### PROBLEM TO SOLVE
Reproduce, word for word, only the lines from the one containing "check, then write" through the one containing "NODES[node].hide_render = NODES[node].hide_viewport", both included.

### DATA SEGMENT
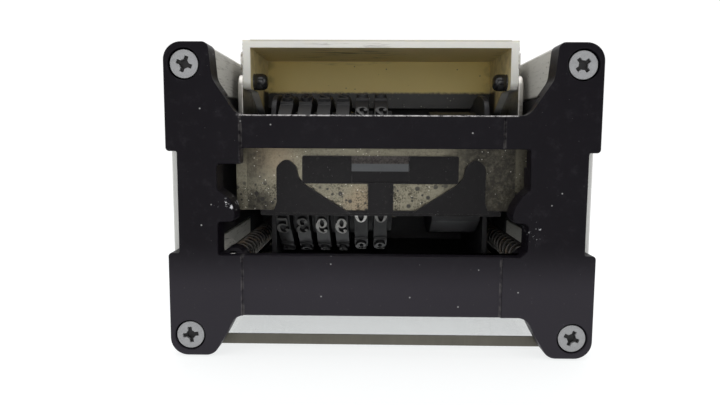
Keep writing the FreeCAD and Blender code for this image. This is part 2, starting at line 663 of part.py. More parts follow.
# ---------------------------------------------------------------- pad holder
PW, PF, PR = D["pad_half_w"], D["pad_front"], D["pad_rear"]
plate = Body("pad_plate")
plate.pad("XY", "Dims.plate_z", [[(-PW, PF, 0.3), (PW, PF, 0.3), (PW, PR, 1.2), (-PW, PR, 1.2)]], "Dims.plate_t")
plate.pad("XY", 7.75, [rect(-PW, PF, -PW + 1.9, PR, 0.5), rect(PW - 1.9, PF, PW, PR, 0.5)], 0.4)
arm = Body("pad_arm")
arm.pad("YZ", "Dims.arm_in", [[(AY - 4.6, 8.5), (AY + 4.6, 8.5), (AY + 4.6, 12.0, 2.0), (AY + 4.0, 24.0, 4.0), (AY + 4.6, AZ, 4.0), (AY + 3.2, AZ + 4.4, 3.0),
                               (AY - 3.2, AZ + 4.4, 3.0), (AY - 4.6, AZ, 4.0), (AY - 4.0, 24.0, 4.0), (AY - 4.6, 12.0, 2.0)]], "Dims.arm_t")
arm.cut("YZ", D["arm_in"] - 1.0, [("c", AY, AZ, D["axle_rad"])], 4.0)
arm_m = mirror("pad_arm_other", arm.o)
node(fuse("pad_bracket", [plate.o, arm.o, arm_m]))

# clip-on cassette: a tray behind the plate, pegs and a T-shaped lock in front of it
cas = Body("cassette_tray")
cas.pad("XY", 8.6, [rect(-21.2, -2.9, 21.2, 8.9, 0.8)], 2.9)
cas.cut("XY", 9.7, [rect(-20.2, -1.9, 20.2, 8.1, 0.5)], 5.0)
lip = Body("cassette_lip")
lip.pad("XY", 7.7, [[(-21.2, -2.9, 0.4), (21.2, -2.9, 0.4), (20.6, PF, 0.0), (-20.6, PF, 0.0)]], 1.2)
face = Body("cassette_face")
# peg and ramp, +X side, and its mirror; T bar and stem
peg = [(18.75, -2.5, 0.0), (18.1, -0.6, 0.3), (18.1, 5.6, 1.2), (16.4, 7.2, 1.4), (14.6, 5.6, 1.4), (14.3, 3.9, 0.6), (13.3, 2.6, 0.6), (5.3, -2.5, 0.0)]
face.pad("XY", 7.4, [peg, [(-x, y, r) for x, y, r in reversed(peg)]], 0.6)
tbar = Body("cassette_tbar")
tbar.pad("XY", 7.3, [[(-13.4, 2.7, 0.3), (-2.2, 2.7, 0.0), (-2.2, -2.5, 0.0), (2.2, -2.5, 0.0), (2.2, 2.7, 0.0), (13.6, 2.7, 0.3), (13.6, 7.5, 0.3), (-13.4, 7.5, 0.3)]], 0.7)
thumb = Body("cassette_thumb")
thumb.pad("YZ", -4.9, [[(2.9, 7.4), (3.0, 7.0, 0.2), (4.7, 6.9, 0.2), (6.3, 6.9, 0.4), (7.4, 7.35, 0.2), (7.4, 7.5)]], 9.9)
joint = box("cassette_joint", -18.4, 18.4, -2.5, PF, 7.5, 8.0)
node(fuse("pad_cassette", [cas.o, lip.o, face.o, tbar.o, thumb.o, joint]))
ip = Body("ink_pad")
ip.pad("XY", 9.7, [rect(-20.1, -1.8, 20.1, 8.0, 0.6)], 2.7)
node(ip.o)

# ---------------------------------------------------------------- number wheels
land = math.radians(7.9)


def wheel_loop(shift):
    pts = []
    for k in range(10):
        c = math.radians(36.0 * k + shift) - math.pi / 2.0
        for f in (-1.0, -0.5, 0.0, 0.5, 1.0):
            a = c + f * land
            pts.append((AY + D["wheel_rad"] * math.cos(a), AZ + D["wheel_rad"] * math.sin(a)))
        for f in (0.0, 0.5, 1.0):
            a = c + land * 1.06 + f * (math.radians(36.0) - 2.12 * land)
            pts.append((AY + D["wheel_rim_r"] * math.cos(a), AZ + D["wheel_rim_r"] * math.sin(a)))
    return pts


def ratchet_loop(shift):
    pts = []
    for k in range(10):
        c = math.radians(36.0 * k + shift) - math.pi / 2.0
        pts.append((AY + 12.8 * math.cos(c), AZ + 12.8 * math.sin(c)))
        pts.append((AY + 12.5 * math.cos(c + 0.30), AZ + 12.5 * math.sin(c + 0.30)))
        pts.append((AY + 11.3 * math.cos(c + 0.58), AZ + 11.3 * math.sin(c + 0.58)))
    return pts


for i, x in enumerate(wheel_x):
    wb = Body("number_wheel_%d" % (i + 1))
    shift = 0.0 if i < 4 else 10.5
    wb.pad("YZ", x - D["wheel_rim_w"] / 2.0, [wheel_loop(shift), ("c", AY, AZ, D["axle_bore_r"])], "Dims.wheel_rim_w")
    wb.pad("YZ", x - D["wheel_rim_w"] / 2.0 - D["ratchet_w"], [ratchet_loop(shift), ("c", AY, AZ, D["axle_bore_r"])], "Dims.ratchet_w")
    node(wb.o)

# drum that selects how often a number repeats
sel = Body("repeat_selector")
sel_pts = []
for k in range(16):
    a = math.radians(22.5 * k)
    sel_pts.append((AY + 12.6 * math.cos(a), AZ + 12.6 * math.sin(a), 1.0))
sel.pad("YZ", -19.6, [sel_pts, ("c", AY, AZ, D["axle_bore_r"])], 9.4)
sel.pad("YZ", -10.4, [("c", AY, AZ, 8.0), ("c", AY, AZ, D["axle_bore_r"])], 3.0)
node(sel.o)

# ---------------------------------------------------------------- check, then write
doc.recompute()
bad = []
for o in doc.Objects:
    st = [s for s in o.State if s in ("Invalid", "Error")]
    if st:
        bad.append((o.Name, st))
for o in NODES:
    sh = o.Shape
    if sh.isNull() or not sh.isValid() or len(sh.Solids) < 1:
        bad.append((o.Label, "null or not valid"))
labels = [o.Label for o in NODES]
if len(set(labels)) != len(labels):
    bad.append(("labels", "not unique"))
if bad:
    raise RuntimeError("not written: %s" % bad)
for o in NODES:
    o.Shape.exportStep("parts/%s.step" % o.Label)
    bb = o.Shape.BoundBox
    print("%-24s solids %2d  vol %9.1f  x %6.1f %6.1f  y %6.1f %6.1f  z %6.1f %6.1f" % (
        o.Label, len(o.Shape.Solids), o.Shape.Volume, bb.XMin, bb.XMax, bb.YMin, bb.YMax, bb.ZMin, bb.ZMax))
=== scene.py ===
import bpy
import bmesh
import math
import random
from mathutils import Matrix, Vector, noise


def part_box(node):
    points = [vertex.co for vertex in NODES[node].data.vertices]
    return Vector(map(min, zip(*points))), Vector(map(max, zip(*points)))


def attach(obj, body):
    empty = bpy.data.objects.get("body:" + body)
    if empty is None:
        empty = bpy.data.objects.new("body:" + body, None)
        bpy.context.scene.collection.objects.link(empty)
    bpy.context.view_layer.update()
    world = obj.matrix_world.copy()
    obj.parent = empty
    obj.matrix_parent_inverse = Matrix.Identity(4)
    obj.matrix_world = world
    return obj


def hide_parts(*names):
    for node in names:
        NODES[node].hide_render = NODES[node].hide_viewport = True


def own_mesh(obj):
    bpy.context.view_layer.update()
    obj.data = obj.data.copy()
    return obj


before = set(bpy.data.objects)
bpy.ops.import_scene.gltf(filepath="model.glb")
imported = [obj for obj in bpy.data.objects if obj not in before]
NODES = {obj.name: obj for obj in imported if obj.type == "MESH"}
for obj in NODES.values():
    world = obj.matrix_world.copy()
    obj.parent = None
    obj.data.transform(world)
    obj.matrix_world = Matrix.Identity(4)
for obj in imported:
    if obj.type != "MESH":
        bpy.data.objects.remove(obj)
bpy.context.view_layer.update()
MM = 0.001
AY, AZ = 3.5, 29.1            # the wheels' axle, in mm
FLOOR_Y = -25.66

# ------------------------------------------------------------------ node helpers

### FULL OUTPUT
# ---------------------------------------------------------------- check, then write
doc.recompute()
bad = []
for o in doc.Objects:
    st = [s for s in o.State if s in ("Invalid", "Error")]
    if st:
        bad.append((o.Name, st))
for o in NODES:
    sh = o.Shape
    if sh.isNull() or not sh.isValid() or len(sh.Solids) < 1:
        bad.append((o.Label, "null or not valid"))
labels = [o.Label for o in NODES]
if len(set(labels)) != len(labels):
    bad.append(("labels", "not unique"))
if bad:
    raise RuntimeError("not written: %s" % bad)
for o in NODES:
    o.Shape.exportStep("parts/%s.step" % o.Label)
    bb = o.Shape.BoundBox
    print("%-24s solids %2d  vol %9.1f  x %6.1f %6.1f  y %6.1f %6.1f  z %6.1f %6.1f" % (
        o.Label, len(o.Shape.Solids), o.Shape.Volume, bb.XMin, bb.XMax, bb.YMin, bb.YMax, bb.ZMin, bb.ZMax))
=== scene.py ===
import bpy
import bmesh
import math
import random
from mathutils import Matrix, Vector, noise


def part_box(node):
    points = [vertex.co for vertex in NODES[node].data.vertices]
    return Vector(map(min, zip(*points))), Vector(map(max, zip(*points)))


def attach(obj, body):
    empty = bpy.data.objects.get("body:" + body)
    if empty is None:
        empty = bpy.data.objects.new("body:" + body, None)
        bpy.context.scene.collection.objects.link(empty)
    bpy.context.view_layer.update()
    world = obj.matrix_world.copy()
    obj.parent = empty
    obj.matrix_parent_inverse = Matrix.Identity(4)
    obj.matrix_world = world
    return obj


def hide_parts(*names):
    for node in names:
        NODES[node].hide_render = NODES[node].hide_viewport = True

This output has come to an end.